Los hermanos Martín y Cristian Lanatta y Víctor Schillaci atravesaban uno a uno los retenes sin cámaras que los filmaran ni armas que los enfrentaran en su preparado camino hacia las rutas de General Alvear. Un par de meses atrás, Martín Lanatta había concedido una entrevista exclusiva (y dentro del penal, acto que no se estila debido a prohibiciones varias) al periodista Jorge Lanata y en ese divulgado diálogo señalaba como capo mafia vinculado al narcotráfico al candidato a gobernador por el kirchnerismo Aníbal Fernández, conocido desde entonces —y para siempre— como La Morsa. Quien le había abierto las puertas del penal al periodista pertenecía, claro está, al oficialismo bonaerense en manos del entonces gobernador Daniel Scioli. Fuego amigo. Daños colaterales que sobrepasaron, ahora vemos, su planificada y simplemente electoral dimensión.

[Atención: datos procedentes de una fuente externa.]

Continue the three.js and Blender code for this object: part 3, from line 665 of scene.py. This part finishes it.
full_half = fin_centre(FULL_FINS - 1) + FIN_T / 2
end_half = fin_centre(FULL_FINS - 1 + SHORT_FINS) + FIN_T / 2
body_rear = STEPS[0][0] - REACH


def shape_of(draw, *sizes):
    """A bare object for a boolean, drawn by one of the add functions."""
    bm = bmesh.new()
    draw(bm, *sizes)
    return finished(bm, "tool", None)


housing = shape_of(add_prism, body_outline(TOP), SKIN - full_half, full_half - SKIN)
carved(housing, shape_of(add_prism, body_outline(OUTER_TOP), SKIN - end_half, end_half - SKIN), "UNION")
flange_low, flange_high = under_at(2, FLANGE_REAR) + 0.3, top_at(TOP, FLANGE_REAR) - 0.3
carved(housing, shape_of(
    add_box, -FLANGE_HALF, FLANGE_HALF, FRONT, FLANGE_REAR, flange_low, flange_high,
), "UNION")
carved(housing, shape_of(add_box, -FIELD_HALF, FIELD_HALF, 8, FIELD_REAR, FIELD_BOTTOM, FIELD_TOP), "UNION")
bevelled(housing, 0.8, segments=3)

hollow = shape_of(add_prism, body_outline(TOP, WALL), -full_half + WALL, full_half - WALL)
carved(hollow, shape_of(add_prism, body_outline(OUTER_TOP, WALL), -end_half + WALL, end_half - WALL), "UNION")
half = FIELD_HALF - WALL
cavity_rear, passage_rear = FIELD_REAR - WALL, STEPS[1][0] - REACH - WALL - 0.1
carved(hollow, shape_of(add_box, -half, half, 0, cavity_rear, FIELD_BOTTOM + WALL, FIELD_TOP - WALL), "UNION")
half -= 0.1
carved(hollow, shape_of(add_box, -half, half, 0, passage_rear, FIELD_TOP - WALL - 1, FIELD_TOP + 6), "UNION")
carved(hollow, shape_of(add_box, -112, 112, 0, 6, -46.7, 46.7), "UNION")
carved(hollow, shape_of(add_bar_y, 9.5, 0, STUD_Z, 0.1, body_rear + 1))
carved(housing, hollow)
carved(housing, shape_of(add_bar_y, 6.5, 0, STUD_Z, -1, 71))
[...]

Los pequeños datos de la historia de una persecución que parece no tener fin son conocidos: anuncios de acorralamiento, desmentidas, visitas a la suegra y a la verdulería, armas por doquier, amigos pizeros y barrabravas (alguna vez oficialistas), y en todos lados el hedor del Partido Justicialista, del kirchnerismo, de un Estado cómplice, nauseabundo (no se olvide que también el macrismo, cuando gobernó, usó el aparato represivo para el crimen, baste recordar a Ciro James).

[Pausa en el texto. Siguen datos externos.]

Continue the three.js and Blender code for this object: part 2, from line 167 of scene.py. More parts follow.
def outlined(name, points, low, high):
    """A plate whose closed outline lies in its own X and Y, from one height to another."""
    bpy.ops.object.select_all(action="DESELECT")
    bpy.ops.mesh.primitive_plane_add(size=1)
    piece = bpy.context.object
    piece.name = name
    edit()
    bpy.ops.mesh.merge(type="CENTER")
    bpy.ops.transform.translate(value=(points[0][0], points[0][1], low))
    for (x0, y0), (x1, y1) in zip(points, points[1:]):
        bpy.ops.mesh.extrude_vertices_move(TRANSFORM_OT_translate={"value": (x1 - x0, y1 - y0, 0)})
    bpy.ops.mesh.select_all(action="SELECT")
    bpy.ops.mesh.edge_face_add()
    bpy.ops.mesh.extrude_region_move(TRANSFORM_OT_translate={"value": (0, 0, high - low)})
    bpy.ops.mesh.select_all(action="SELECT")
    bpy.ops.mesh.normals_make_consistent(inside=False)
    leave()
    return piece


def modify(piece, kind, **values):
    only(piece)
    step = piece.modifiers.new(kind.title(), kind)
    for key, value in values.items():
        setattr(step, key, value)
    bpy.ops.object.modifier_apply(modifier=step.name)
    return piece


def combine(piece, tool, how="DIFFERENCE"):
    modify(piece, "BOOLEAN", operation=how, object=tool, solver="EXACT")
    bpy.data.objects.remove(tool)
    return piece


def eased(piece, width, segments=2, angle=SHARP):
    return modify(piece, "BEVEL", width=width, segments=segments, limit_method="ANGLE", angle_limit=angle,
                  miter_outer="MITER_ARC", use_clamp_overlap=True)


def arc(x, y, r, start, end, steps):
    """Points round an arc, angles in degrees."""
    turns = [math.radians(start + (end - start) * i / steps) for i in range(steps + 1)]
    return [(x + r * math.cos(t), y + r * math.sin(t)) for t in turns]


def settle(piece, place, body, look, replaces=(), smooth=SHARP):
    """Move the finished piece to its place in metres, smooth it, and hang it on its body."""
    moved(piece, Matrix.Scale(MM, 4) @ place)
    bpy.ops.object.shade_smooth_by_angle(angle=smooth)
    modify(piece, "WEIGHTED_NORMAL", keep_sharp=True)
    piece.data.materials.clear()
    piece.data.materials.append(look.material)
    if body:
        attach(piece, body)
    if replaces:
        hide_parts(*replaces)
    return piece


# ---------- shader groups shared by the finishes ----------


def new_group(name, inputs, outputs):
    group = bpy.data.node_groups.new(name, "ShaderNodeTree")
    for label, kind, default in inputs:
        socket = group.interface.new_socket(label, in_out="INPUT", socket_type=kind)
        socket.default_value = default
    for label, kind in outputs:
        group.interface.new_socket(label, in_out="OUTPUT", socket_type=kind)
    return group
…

La Policía bonaerense vuelve a ser tan sólo “La bonaerense”, con el halo que da la intromisión de sus huestes y sus líderes en las profundidades del delito. Harían bien quienes rehuyen de leer a los clásicos del marxismo en detenerse en el más intenso aporte de Vladimir Ulyanov, más conocido como Lenin, cuando en su libro El Estado y la revolución define a su objeto de estudio como, en última instancia, su aparato represivo. La definición del Estado, en última instancia, podría reducirse a su función primordial, que es la represión y para ello usa sus destacamentos armados y sus cárceles. Es bueno recordarlo hoy y aquí, cuando las fuerzas represivas y su aparato penitenciario son los progenitores de los más extremos crímenes.

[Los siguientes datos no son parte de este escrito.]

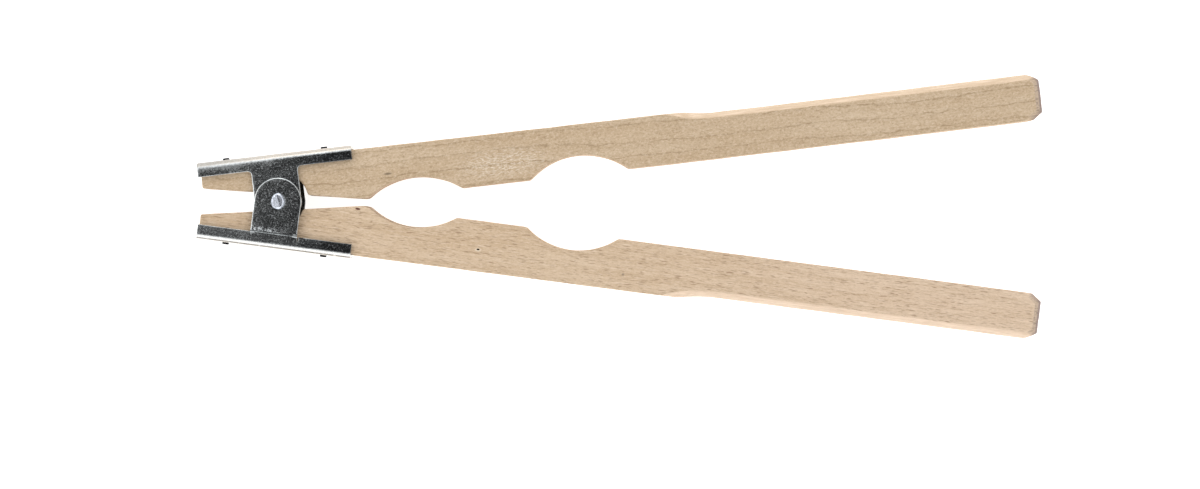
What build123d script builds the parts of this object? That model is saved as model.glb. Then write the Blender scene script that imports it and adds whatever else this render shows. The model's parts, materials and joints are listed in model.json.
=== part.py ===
from build123d import *
from collections import namedtuple
from math import cos, pi, radians, sin
import os

# Tongs for test tubes: two hardwood arms joined near one end by a sheet-steel hinge.
# Millimetres. +X runs from the hinge to the handles, +Z is the hinge axis, and the origin is on that
# axis, at the flat face of the rear rivet head, which is the lowest point of the holder as it lies.
#
# Each arm has a frame of its own on the pivot: "along" runs from the pivot to the handle, "out" runs
# away from the other arm, and the third direction is the thickness, measured from the middle.

# Rest position
upper_tilt = 6.70
lower_tilt = 7.45

# Wooden arms
wood_thickness = 15.0
handle_end = 205.3
kink_along = 23.0
seat_out = 11.4
seat_end = 21.3

# The two arms were sawn by hand and differ a little. A notch is an arc cut into the inner face, and
# the pocket for the spring is a bore. The thicker arm is cut down to the seat under its bracket.
Arm = namedtuple("Arm", "tail_end tail_tip_out outer_edge inner_face small_notch large_notch pocket")
Cut = namedtuple("Cut", "along crest radius")
upper_shape = Arm(
    tail_end=-19.65,
    tail_tip_out=5.75,
    outer_edge=11.4,
    inner_face=-2.0,
    small_notch=Cut(along=36.4, crest=2.27, radius=20.5),
    large_notch=Cut(along=80.66, crest=3.13, radius=19.45),
    pocket=Cut(along=0.6, crest=7.5, radius=7.5),
)
lower_shape = Arm(
    tail_end=-20.1,
    tail_tip_out=6.1,
    outer_edge=11.75,
    inner_face=-1.8,
    small_notch=Cut(along=36.0, crest=2.05, radius=20.0),
    large_notch=Cut(along=78.9, crest=2.78, radius=19.0),
    pocket=Cut(along=0.0, crest=6.9, radius=6.9),
)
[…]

Al comenzar estas palabras se hizo alusión a la literatura. Carlos Gamerro, un gran escritor y ensayista contemporáneo, postuló que el héroe del policial negro argentino no podría ser, como el estadounidense, un detective, porque los detectives argentinos tienen vasos comunicantes con las policías locales y son detectives porque fueron exonerados por no poder simular su vinculación con el delito. Forman parte del mismo andamiaje criminal. Gamerro, entonces, proponía al héroe del policial negro argentino como un periodista, alguien que investigara el crimen por el único fin de llegar a la verdad. Ponía como ejemplo al periodista Rodolfo Walsh, que fuera asesinado por un Estado delictivo. ¿No es una utopía ficcional postular al periodista como investigador de esta era, en esta etapa del capitalismo? Quién podrá saber. Lo cierto es que los ciudadanos deben reflexionar sobre los alcances del crimen en el laberinto político argentino.